As "babushki" disputaram uma competição para
representar a Rússia no Eurovision, em 2010, mas como ainda não eram um grupo
de rock, não foram escolhidas. Elas concorreram com uma música chamada
"Como transformar casca de bétula em chapéu".
Como a canção ficou chocha, elas perceberam a necessidade de
serem mais engraçadas e usarem mais o inglês. Elas cantaram "Party for
Everybody", música com letra de Tuktareva em udmurte e de Mary Susan
Applegate, letrista do Modern Talking e outros grupos de música pop, em inglês.
Enquanto as mulheres estavam em Baku, Azerbaijão, para o
concurso Eurovision deste ano, foi construído o alicerce da igreja com o dinheiro
já arrecadado pelo crescente fundo das vovós. Quando voltaram, foram escoltadas
por um comboio policial do aeroporto regional; o emaranhado de aço e concreto
as esperava.
"Nós rezamos e choramos", contou Tuktareva.
Natalia Y. Pugachyova, integrante do grupo batizada na
Igreja da Trindade original na década de 1930, trabalhou durante décadas numa
granja de criação de porcos antes de ficar famosa. "A vida era daquele
jeito", disse.
As componentes não ganharam dinheiro diretamente do
Eurovision, nem para o fundo da igreja nem para si mesmas, mas recebem muito
bem pelos shows e se pagam um bônus. No vilarejo, a fama está mudando suas
vidas.

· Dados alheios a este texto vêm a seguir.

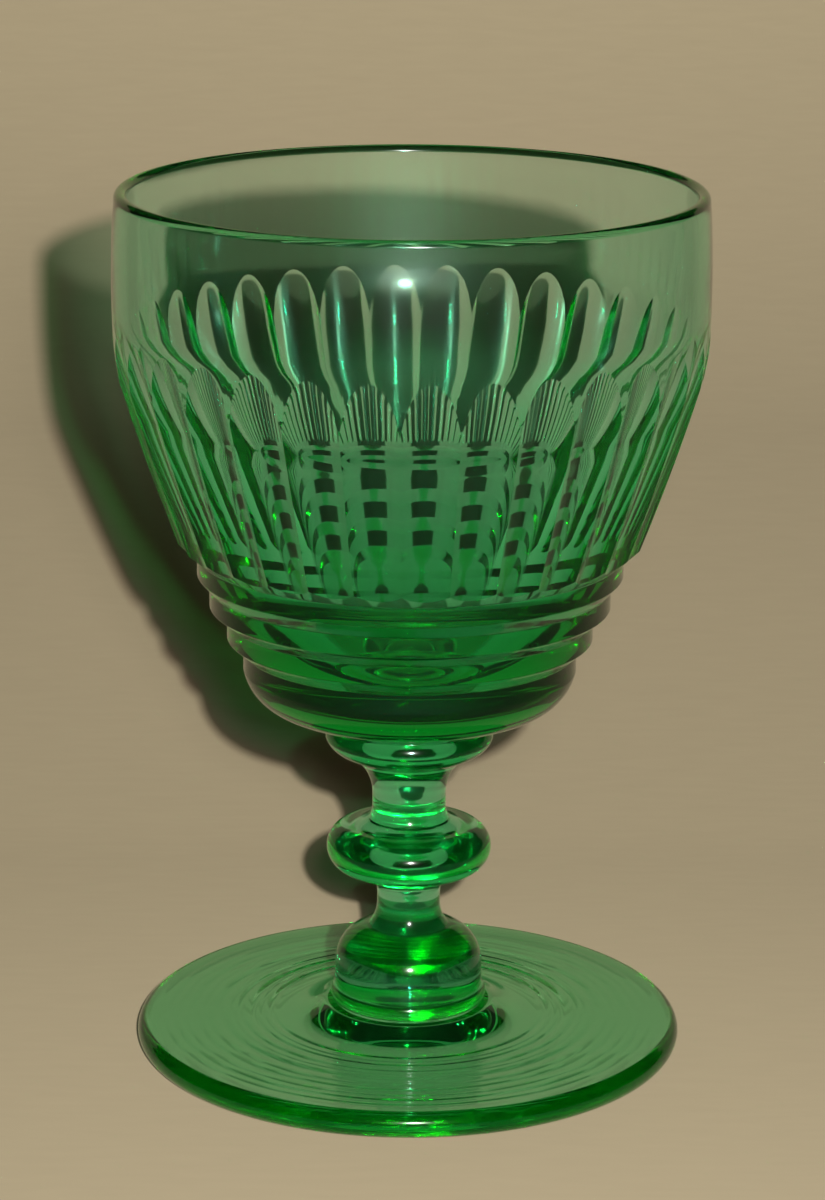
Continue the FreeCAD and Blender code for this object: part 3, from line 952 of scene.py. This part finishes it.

Depois do Eurovision, escolas situadas a vários quilômetros de distância
têm enviado turmas de alunos em excursões para visitarem suas casas.
As vovós afirmaram ter mantido a religião em segredo a vida
toda, mas nunca esperavam que a igreja fosse reconstruída.
"Eu tinha a visão de que algo mudaria em nossa vila",
declarou Alevtina Begisheva, 60 anos, uma das cantoras. "Contudo, nunca
imaginei que teríamos nossa igreja de volta dessa forma."